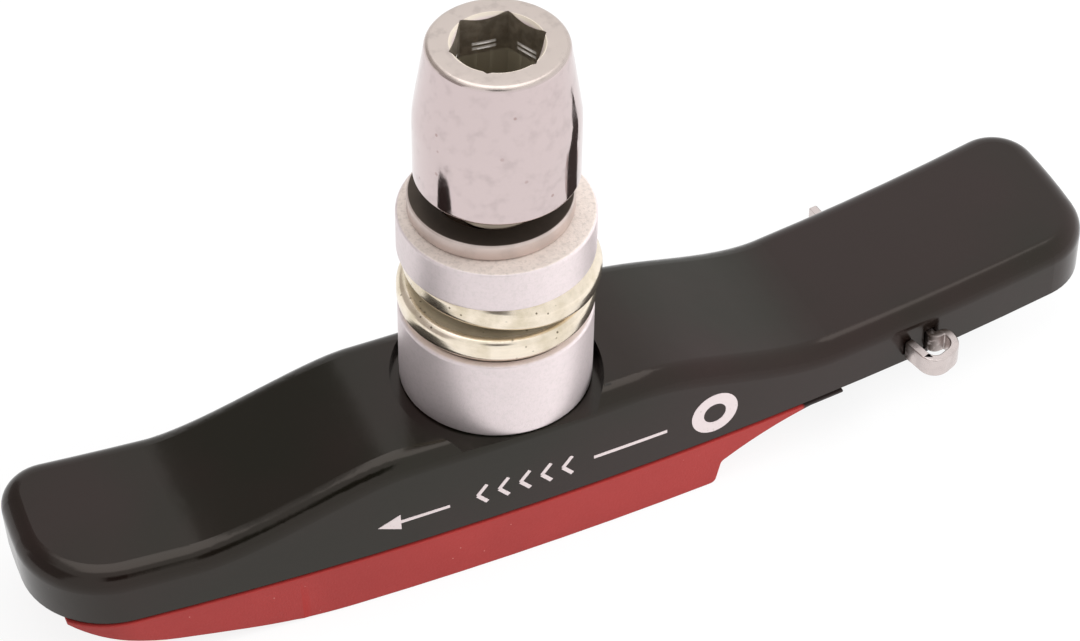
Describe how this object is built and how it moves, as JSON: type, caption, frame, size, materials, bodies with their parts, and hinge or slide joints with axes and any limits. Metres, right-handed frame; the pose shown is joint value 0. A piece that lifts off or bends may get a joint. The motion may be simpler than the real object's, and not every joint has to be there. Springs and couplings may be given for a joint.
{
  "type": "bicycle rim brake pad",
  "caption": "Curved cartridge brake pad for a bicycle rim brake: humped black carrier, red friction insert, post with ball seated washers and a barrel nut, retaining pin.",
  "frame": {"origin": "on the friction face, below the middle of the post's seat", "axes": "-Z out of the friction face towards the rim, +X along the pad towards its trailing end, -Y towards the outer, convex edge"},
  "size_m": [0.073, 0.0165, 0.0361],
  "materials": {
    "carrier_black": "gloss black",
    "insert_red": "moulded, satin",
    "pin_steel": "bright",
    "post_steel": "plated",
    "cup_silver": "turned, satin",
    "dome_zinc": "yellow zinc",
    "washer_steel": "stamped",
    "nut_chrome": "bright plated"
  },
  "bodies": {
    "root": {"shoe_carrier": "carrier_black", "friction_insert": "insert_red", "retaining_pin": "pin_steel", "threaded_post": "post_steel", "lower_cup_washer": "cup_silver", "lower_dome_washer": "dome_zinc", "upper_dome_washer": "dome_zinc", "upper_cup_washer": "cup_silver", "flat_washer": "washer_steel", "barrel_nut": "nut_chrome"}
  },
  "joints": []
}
_____
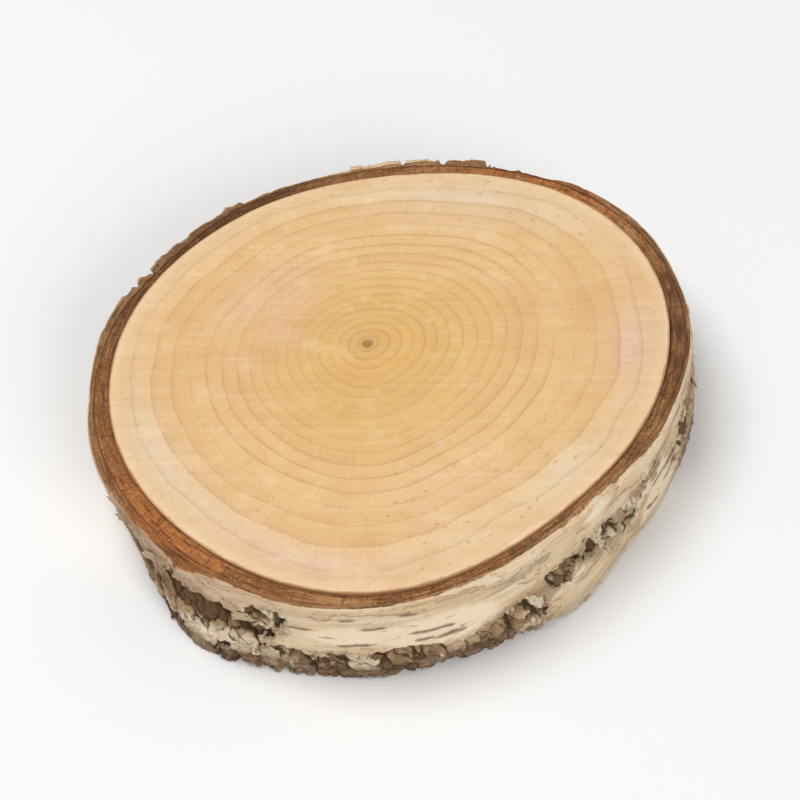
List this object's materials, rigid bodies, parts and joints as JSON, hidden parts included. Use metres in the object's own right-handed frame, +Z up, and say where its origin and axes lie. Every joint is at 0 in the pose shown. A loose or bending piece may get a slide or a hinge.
_____
» Task directions: Write down only the number of lines that contain the string "JSON" in the listing.

» Output for this task: 2